Numerical simulation of heat transfer in aseptic processing operations involving non-Newtonian fluids

The effects of blockage due to a large particle suspended in the flow within a tube and rheological characteristics of the carrier fluid on fluid-particle conjugate heat transfer are investigated through computational fluid dynamics simulations. Case studies involving the aseptic processing of a spherical object immersed in pseudoplastic fluids of different power law indices were investigated numerically. Heat transfer rates into the particle placed in a tube of diameter comparable with the particle diameter were found to be higher when compared with those obtained when the particle was immersed in a free i.e. unbounded stream of fluid.
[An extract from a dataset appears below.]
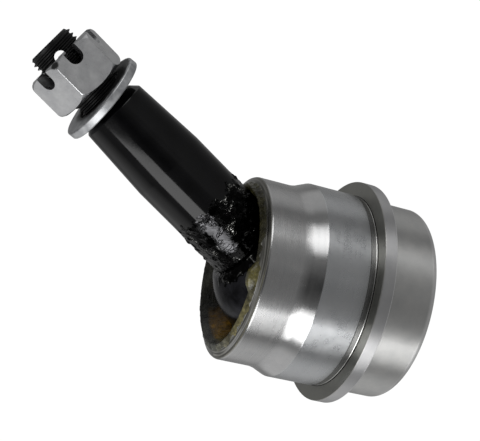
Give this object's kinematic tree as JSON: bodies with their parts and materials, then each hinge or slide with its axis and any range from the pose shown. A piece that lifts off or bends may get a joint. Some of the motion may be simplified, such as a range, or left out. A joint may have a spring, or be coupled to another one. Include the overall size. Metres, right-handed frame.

Significant effect of the blockage was found on the integrated lethality of the treatment at low Re_p. This indicates that heat transfer correlations developed under conditions where the particle is immersed in a free stream of fluid will predict erroneous integrated lethality of treatment under aseptic processing conditions. The conductive heating patterns inside the sphere, taking into account the local variations in the transient heat flux around the sphere due to the surrounding fluid hydrodynamics, were compared with those estimated by specifying a time averaged as well as surface area averaged heat transfer coefficient at the fluid-solid boundary. Due to the high Biot number, specifying a constant heat transfer coefficient at the fluid-particle interface did not lead to significant deviations in the temperature patterns as well as integrated lethality when compared to the actual situation where local variations in the transient heat fluxes around the sphere was considered.